Rolled Oats: If you plan to have cereal on the weekends as our rotating breakfast menu suggests, plus have granola bars in the snack bin year-round you might plan on making a recipe of granola once a week. Each recipe uses a #10 can of rolled oats.

1 recipe of granola per week = 52 #10 cans of rolled oats

1 recipe of granola per month = 12 cans


Remember that a 25 pound bag of grain or bean will fit into one 4-gallon bucket


6 grains

6 Beans

12 wheat

12 other

36 buckets

12 buckets make a large corner table.

8 buckets make a small corner table. Can you find a corner or two in your home to be used for storing food?


#10 CANS

six dried fruit

six flavor vegetables

six freeze dried vegetables

six basic powders

six flavor powders

5 cases

Cases can be stacked as easily as buckets.


Foods must be stored indoors in a climate controlled environment that stays a consistent temperature. Warm temperatures above 70º will shorten the shelf life of stored food.

Nuts and Seeds: If you want to add variety to your granola and trail mix, we suggest five pounds of each nut and seed.


Planning your Freezer and Wet Pack (bottles and cans)

Wet pack means canned goods and bottled foods that are not dehydrated. In the pages following, use the same calculations for wet pack as we did for dried foods. For example, if you plan to use olives for Monday Mexican every week, you will need 52 cans of olives. Write in the totals you will need and shop by the case at Wal-mart or Costco, two stores that are willing to order for you by the case.

I store nuts and seeds in transparent airtight containers in the extra refrigerator. If you don’t have an extra freezer or refrigerator, now is good time to consider getting a used one for the garage or the basement, along with a generator to keep it running in times of emergency when the power is down.


Planning water storage

Water is more important than all the food combined. Without water, you and your loved ones will take about three days to die. The experts recommend five gallons of water per day per person. A 55 gallon drum, for instance, would be enough for 11 days for one person. Not that they would drink five gallons of water a day, but they will need to add water to their food, make hot drinks to stay warm, boil water to cook noodles or eggs, wash themselves, wash their clothing, or flush their toilets.

This blue barrel is my favorite. I like the shape, the built in handles and the large twist off top so I can see inside.

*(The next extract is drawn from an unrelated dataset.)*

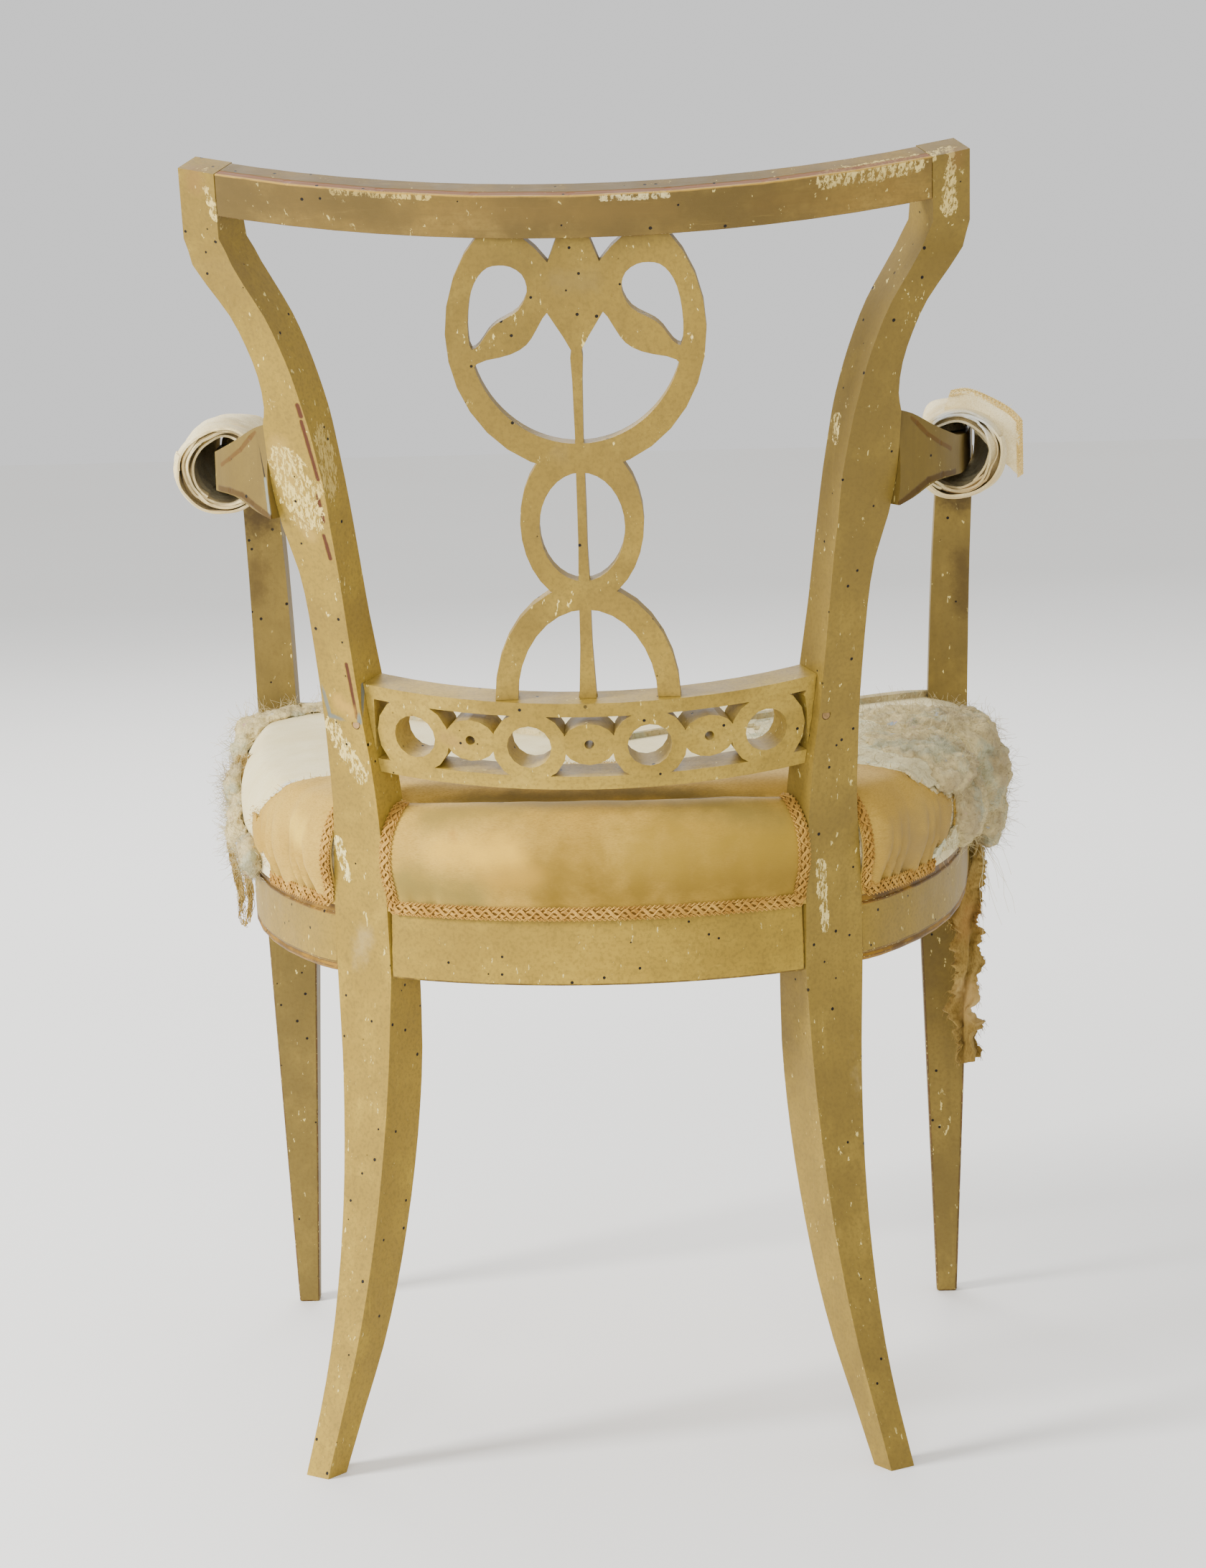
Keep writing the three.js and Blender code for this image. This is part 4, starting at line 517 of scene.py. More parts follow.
# The same line with its places evenly spaced
def evenly(points, spacing, closed=False):
    if closed:
        points = np.vstack([points, points[:1]])
    lengths = np.concatenate([[0], np.cumsum(np.linalg.norm(np.diff(points, axis=0), axis=1))])
    count = max(2, int(round(lengths[-1] / spacing)) + 1)
    places = np.linspace(0, lengths[-1], count)
    out = np.stack([np.interp(places, lengths, points[:, i]) for i in range(points.shape[1])], 1)
    return out[:-1] if closed else out


# Half the seat's outline in plan, then the same mirrored
def seatOutline():
    front = -layout["seatDepth"] - seat["blockDeep"]
    side = smoothLine([(seat["cornerOut"] + (seat["halfFront"] - seat["cornerOut"]) * out,
                        seat["cornerBack"] + (-layout["seatDepth"] - seat["cornerBack"]) * forward)
                       for out, forward in sideShares], 12)
    wide, corner = seat["halfFront"], seat["round"]
    turn = smoothLine([(wide, front + 2 * corner), (wide - 2, front + corner), (wide - corner, front + 2),
                       (wide - 2 * corner, front)], 4)
    half = np.vstack([arc(seat["halfBack"], seat["rearBow"], 0, 1, 30), side, turn,
                      arc(seat["blockInner"], seat["frontBow"], front, -1, 20)[::-1]])
    whole = np.vstack([half, half[1:-1][::-1] * [-1, 1]])
    return evenly(whole, seat["spacing"], True)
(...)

But most of all I like the two spigots on top and bottom that allows me to connect several barrels together with hoses. This makes filling and draining very easy.

I have not been able to find a good source of these barrels anymore. They were imported from Greece full of olives, then pressure washed and re-sold for a few dollars. But they became so popular that the waiting list for them made them hard to get and the cost to ship them was very high.